Plaintiffs’ effort to characterize their work as not employing advanced knowledge because each specific step taken in the performance of accounting duties was, in isolation, a narrow and discrete task fails to persuade. The tasks performed by Audit Associates are the quintessential activities that form the basis for an audit opinion, KPMG’s main product. That the tasks can be broken down into component parts, and that junior accountants are provided with step-by-step instructions for performing their functions effectively does not mean that in performing these tasks Audit Associates do not demonstrate the professional skepticism and trained intellect that is characteristic of trained accountants.
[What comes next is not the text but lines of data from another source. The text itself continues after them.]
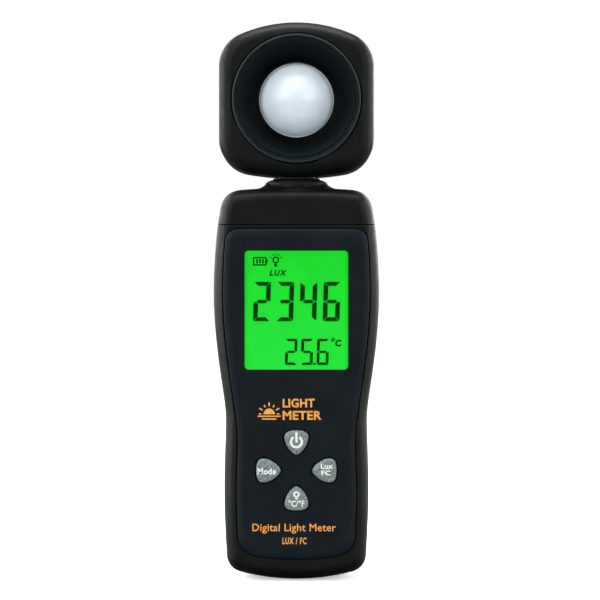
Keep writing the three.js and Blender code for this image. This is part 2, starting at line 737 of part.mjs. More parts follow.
// A hollow stem: its flat-sided flange is held in the head, and the cap's bearing turns round it.
function swivelStem() {
  const profile = [
    [STEM_BORE, 108.6],
    [STEM_RADIUS, 108.6],
    [STEM_RADIUS, 110],
    [5, 110],
    [5, 111.4],
    [STEM_RADIUS, 111.4],
    [STEM_RADIUS, 116],
    [4.8, 116],
    [4.8, 118],
    [STEM_RADIUS, 118],
    [STEM_RADIUS, HEAD_LOW + 2.3],
    [7.8, HEAD_LOW + 2.3],
    [7.8, HEAD_LOW + 4.1],
    [STEM_BORE, HEAD_LOW + 4.1],
    [STEM_BORE, 108.6],
  ];
  return turnedZ(profile, 0, 0, FINE_STEPS).intersect(box(-7, 7, -FAR, FAR, 100, FAR * 3));
}

// The ring under the bearing that carries the lug. The lug meets the stop block at each end of the travel.
function stopCollar() {
  const ring = turnedZ([[6.1, 111.6], [7.6, 111.6], [7.6, 114.7], [6.1, 114.7], [6.1, 111.6]]);
  const angle = THREE.MathUtils.degToRad(STOP_ANGLE + SWIVEL_TRAVEL / 2);
  const lug = new THREE.BoxGeometry(2.8, 3, 3.1).translate(8.5, 0, 113.15).rotateZ(angle);
  return join(ring, solid(lug));
}

// An open snap ring in the stem's lower groove.
function stemClip() {
  const ring = turnedZ([[5.15, 110.2], [8, 110.2], [8, 111.2], [5.15, 111.2], [5.15, 110.2]]);
  return cut(ring, box(-1.5, 1.5, 0, FAR, 100, 120));
}

function frictionRing() {
  return turnedZ([
    [4.95, 116.4],
    [5.5, 116.15],
    [6, 116.5],
    [6, 117.5],
    [5.5, 117.85],
    [4.95, 117.6],
    [4.95, 116.4],
  ]);
}

// ---------------------------------------------------------------- small parts

// A pan-head screw along Y with a cross recess: it is driven from the side that `facing` points to.
function screw([x, z], seat, tip, headRadius, headHeight, shankRadius, facing = 1) {
  const top = seat + facing * headHeight;
  const profile = [
    [0, tip],
    [shankRadius, tip + facing],
    [shankRadius, seat],
    [headRadius, seat],
    [headRadius * 0.85, top],
    [0, top],
  ];
  const body = turnedY(facing > 0 ? profile : profile.reverse(), x, z, SMALL_STEPS);
  const recess = [
    [1.1, 0.25],
    [0.25, 1.1],
  ].map(([dx, dz]) => box(x - dx, x + dx, top - 0.7, top + 0.7, z - dz, z + dz));
  return cut(body, recess);
}

function lead(points) {
  const curve = new THREE.CatmullRomCurve3(points.map((p) => new THREE.Vector3(...p)));
  return bar(curve, 0.9, 8, 14);
}

// ---------------------------------------------------------------- assembly

const meter = new THREE.Group();

meter.add(
  mesh("front_shell", frontShell(), casePlastic),
  mesh("rear_shell", rearShell(), casePlastic),
  mesh("top_cap", topCap(), casePlastic),
  mesh("face_panel", facePanel(), panelPlastic),
  mesh("display_window", displayWindow(), clearWindow),
  mesh("display_glass", displayGlass(), displayGreen),
  mesh("display_frame", displayFrame(), whitePlastic),
  mesh("backlight_panel", backlightPanel(), whitePlastic),
  mesh("contact_strip", contactStrip(), blackRubber),
  mesh("main_board", mainBoard(), boardGreen),
  mesh("keypad_mat", keypadMat(), siliconeRubber),
  mesh("meter_chip", box(-5, 5, -4.6, -3, 70, 80), chipBlack),
  mesh("amplifier_chip", box(-9, -4, -4.6, -3.1, 88, 92), chipBlack),
  mesh("clock_crystal", rodZ(1.5, 72, 78, 9.5, -3.1, SMALL_STEPS), steel),
  mesh("capacitor", rodZ(1.5, 86, 93, 8, -3.1, SMALL_STEPS), steel),
  mesh("thermistor", solid(new THREE.SphereGeometry(1.1, 12, 8).translate(13, -3.4, 99)), chipBlack),
  mesh("lead_socket", box(-3, 3, -4.6, -1.7, 100, 103.4), whitePlastic),
  mesh("case_lead", lead([[0, -3.1, 103.6], [0, -2.9, 105.2], [0, -0.5, 106.6], [0, 0, 108.3]]), leadJacket),
);

for (const { name, turn } of KEYS) meter.add(mesh(name, key(turn), keyPlastic));

meter.add(
  mesh("cell_left", cell(-CELL_PITCH, CELL_LOW, 1), cellJacket),
  mesh("cell_middle", cell(0, CELL_LOW_TURNED, -1), cellJacket),
  mesh("cell_right", cell(CELL_PITCH, CELL_LOW, 1), cellJacket),
  mesh("positive_contact", positiveContact(), nickel),
  mesh("negative_contact", negativeContact(), nickel),
  mesh("low_bridge_contact", lowBridge(), nickel),
  mesh("high_bridge_contact", highBridge(), nickel),
  mesh("battery_door", batteryDoor(), casePlastic),
);

CASE_SCREWS.forEach((place, i) => {
  meter.add(mesh(`case_screw_${i + 1}`, screw(place, 3.7, -7, 1.9, 1.6, 1.1), steel));
});
BOARD_SCREWS.forEach((place, i) => {
  meter.add(mesh(`board_screw_${i + 1}`, screw(place, BOARD_BACK + 0.1, -9.3, 1.8, 1.2, 0.85), steel));
});

meter.add(
  mesh("head_front_shell", headFrontShell(), casePlastic),
  mesh("head_rear_shell", headRearShell(), casePlastic),
  mesh("baffle_ring", baffleRing(), ringPlastic),
  mesh("diffuser_dome", diffuserDome(), domePlastic),
  mesh("color_filter", colorFilter(), filterGlass),
  mesh("sensor_holder", sensorHolder(), ringPlastic),
  mesh("photodiode", photodiode(), steel),
  mesh("sensor_board", sensorBoard(), boardGreen),
  mesh("swivel_stem", swivelStem(), whitePlastic),
  mesh("stop_collar", stopCollar(), whitePlastic),
  mesh("stem_clip", stemClip(), steel),
  mesh("friction_ring", frictionRing(), blackRubber),
  mesh(
    "head_lead",
    lead([
      [0, 0, 108.6],
      [0, 0, 118],
      [0, 0.3, 125],
      [0, 1.6, 128.4],
      [0, 4.3, 130.8],
      [0, 4.7, 134],
      [0, 4.7, 139],
    ]),
    leadJacket,
  ),
);
HEAD_SCREWS.forEach((place, i) => {
  meter.add(mesh(`head_screw_${i + 1}`, screw(place, 5.1, -5, 1.8, 1.4, 1.05), steel));
});
[-1, 1].forEach((s, i) => {
  const made = screw([s * SENSOR_SCREW_X, HEAD_MIDDLE], 1.9, 7.5, 1.7, 1.1, 0.8, -1);
  meter.add(mesh(`sensor_screw_${i + 1}`, made, steel));
});

export default meter;
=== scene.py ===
import bpy
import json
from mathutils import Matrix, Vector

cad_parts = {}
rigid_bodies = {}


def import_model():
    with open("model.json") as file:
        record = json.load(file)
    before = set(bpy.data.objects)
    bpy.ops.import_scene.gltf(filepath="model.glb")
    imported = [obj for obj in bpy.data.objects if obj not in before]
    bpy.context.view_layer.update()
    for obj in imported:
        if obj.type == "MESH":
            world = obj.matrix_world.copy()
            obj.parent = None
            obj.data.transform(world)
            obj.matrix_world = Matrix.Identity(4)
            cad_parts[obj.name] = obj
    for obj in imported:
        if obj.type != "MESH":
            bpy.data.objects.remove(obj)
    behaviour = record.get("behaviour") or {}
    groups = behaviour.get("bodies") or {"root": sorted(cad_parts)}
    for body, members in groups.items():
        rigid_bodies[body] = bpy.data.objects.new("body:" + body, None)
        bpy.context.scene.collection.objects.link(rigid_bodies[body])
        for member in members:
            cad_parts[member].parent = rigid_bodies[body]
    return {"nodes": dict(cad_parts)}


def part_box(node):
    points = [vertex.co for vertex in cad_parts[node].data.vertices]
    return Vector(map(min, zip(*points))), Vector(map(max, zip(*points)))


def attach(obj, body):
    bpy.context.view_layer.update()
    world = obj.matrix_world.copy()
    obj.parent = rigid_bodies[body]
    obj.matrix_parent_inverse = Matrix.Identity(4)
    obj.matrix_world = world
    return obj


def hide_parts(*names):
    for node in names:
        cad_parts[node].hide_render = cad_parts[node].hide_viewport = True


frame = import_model()
bpy.context.view_layer.update()

# %% [markdown]
# The meter and its measures
# A hand-held light meter is a slim dark case with a lit display and four keys, under a round-cornered
# head that carries a white dome in a black bowl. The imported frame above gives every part's place.
# Its numbers are metres, and a maker thinks of such a thing in millimetres, so one factor turns one
# into the other. All later sizes are written in millimetres and multiplied by it.

# %% Units
import json
import math

import bmesh
from mathutils import Vector

MM = 0.001

# %% [markdown]
# The camera
# The meter stands upright and is seen square on, from a little above its middle, through a long lens.
# A long lens keeps the sides of the case nearly hidden and the outline true. The camera is made first
# because the whole picture is judged through it. It is level, so upright edges stay upright.

# %% Camera
CAMERA_AWAY = 700
CAMERA_HEIGHT = 86.2
CAMERA_ASIDE = 1.1
LENS = 134.5

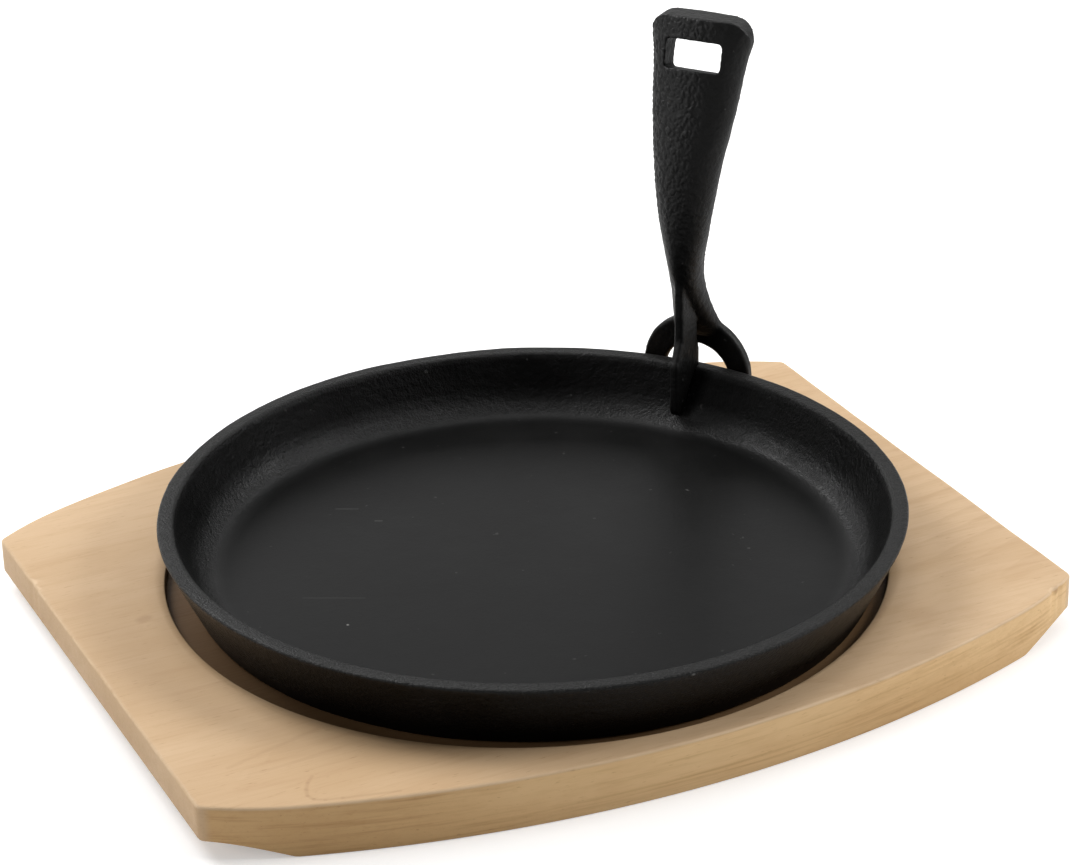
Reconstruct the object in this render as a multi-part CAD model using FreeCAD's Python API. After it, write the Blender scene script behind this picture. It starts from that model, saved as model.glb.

Id., pp. 27-28. “Plaintiffs’ fundamental error is to confuse being an entry-level member of a profession with not being a professional at all.” Id., p. 29.

Finally, as to the requirement of prolonged course of specialized intellectual instruction, the plaintiffs argued that while their core accounting education might be helpful, it was not actually necessary and they learned through on-the-job training and instruction provided by KPMG. The Second Circuit pointed out that the audit associates hired by KPMB were required to be either eligible or nearly eligible to become CPAs and that the vast majority of the audit associate required a prolonged, specialized education to fulfill their role as accountants. Id., p. 37. And because the Court had already found that they exercise discretion and judgment characteristic of the learned profession, the Court concluded that they did not receive this training just from the brief training period with KPMG, but that they received it through a prolonged course of specialized instruction. Id., pp. 40-41.

Because the Second Circuit determined that the audit associates satisfied all three prongs of the learned professional exemption, they were not entitled to overtime under the FLSA and the district court’s award of summary judgment to KPMB was affirmed.